We welcome presentations that interpret Melville’s politics anew in relation to its energies. How might we understand the role of his art in understanding the revolutions and wars, subversive and iconoclastic energies which marked his era, in France, America, Britain, or beyond? How does he represent power and energies of mass action, collective energies of resistance, or their potentialities or temporalities? How does his work limn social and micro-political energies, libidinal energies and energies of desire, or power, pace Foucault, at the level of the microphysics of bodies? How do religious movements and spiritual energies or economic energies and labor-power become manifest in his writing? What new insights might be gleaned from revisiting Melville's energies in Paris—itself often the epicentre of aesthetic, revolutionary, and urban energies? Melville’s own visit to Paris was just a few months after the Revolution of 1848, and he began composing Clarel as the red flag of the 1871 Commune was flying over Paris. Across Melville’s lifetime, Paris was the central site for and symbol of radical political energies, revolutionary energies, riotous and violent energies.
We invite papers which explore how Melville’s work has found new pertinence in discourses surrounding climate change and the Anthropocene, carbon culture and the emergent field of the Energy Humanities. How does Melville cultivate forms of attention to the commonality of human and non-human life, oceanic and planetary ecologies, or raise urgent questions regarding the sustainability of resources and environmental degradation, the by-products of consumption and waste? Moby-Dick could well be the first energy novel or novel of extraction, presaging modern petrofictions and extractivist literatures, and marking a transition to and the opening of the petroleum industry in the 1850s. How then does Melville prompt critical reflections on how energy is used and is made available, and historical questions about progress, resources, and their imperial politics? How do philosophical and scientific understandings of Melville’s work have us understand energies of process, ontologies of matter-energy, thermodynamics, or physics?

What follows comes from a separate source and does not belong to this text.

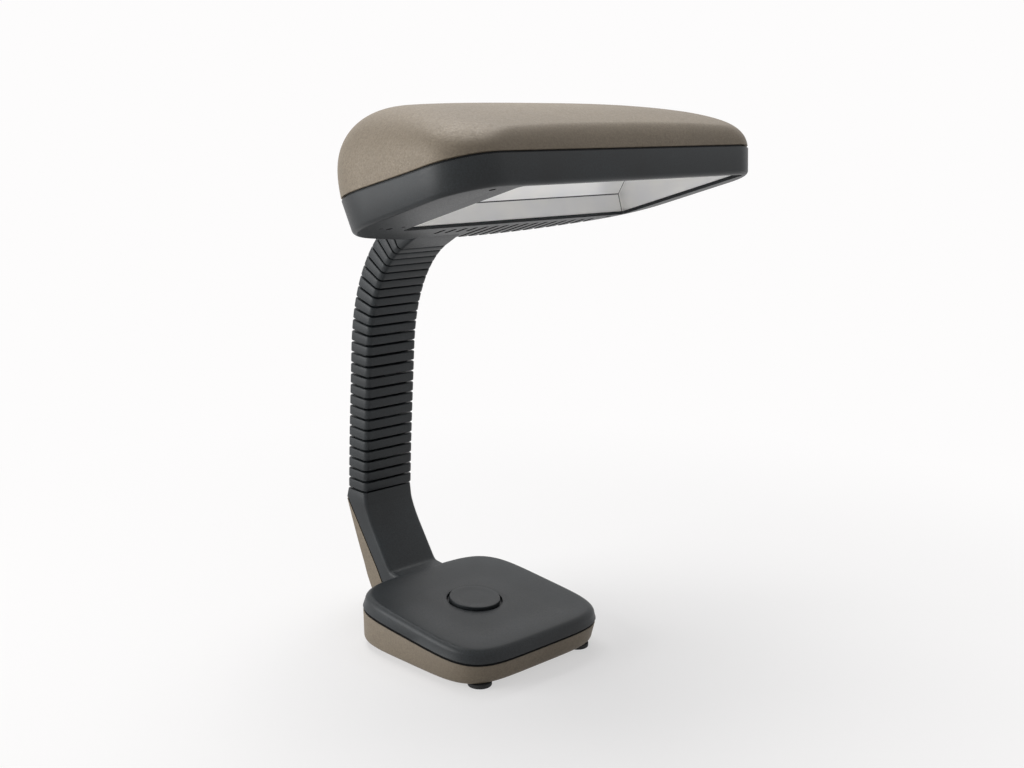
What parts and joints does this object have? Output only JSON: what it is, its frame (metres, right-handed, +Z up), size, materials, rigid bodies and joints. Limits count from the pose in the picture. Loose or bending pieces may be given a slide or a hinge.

We invite papers that reflect on Melville’s relation to French literature and culture. Melville’s work bears the imprints of Montaigne and Rabelais, Rousseau or Balzac, and sits in relation to the development of nineteenth-century French literature. Given the energies that radiate throughout French nineteenth-century literature, how might we read Melville anew in relation to the social, amorous, urban, or natural energies, with all of their productivity and waste, intensity and dissipation, as represented, for example, in Zola and Hugo or Rimbaud and Baudelaire?
Papers could deploy “energies” as a key term for current theoretical approaches to Melville’s works, including how French writers, critics, philosophers, artists, and filmmakers have drawn on his writing, or translated it into French. How has Melville’s writing energized French writers and philosophers: Camus, Giono, Sartre, Blanchot, Bachelard, Derrida, Deleuze, Cixous, Szendy, or Rancière?
A Parisian Melville is a French Melville, but a French Melville is also a global Melville. We welcome papers that explore his work in the context of world Francophone culture and histories of colonialism, revolution, and war, the French Atlantic and the French Pacific. Given that there are currently more Francophones in Africa and the rest of the world than in France, the question becomes how we might understand Melville’s work in relation to world francophonie, from the Caribbean to Polynesia, Africa, in terms of Christian missionary work, the transatlantic slave trade, globalism and capitalism, and in regards to the relation between French colonialism and indigenous Pacific cultures. How might an “energetic reading” of Melville open new global/post-national or even planetary perspectives an Anthropocene reading also demands? How has Melville’s work, or work on Melville, engaged the global connections which were created by industrial capitalism and which catalyzed the Anthropocene?
Melville’s Energies seeks to explore how his work might open new avenues for investigating the aesthetic, ecological, and political – and by extension, the economic, socio-cultural, mental and psychological, scientific, and philosophical–questions of energy in the past, present, and future.
In addition to submissions for traditional panels and individual papers, proposals for roundtables, workshops, and sessions using new presentation formats are particularly welcome. We also seek proposals from independent scholars, creative artists, and academic scholars of diverse institutional affiliation, academic rank, and disciplinary background.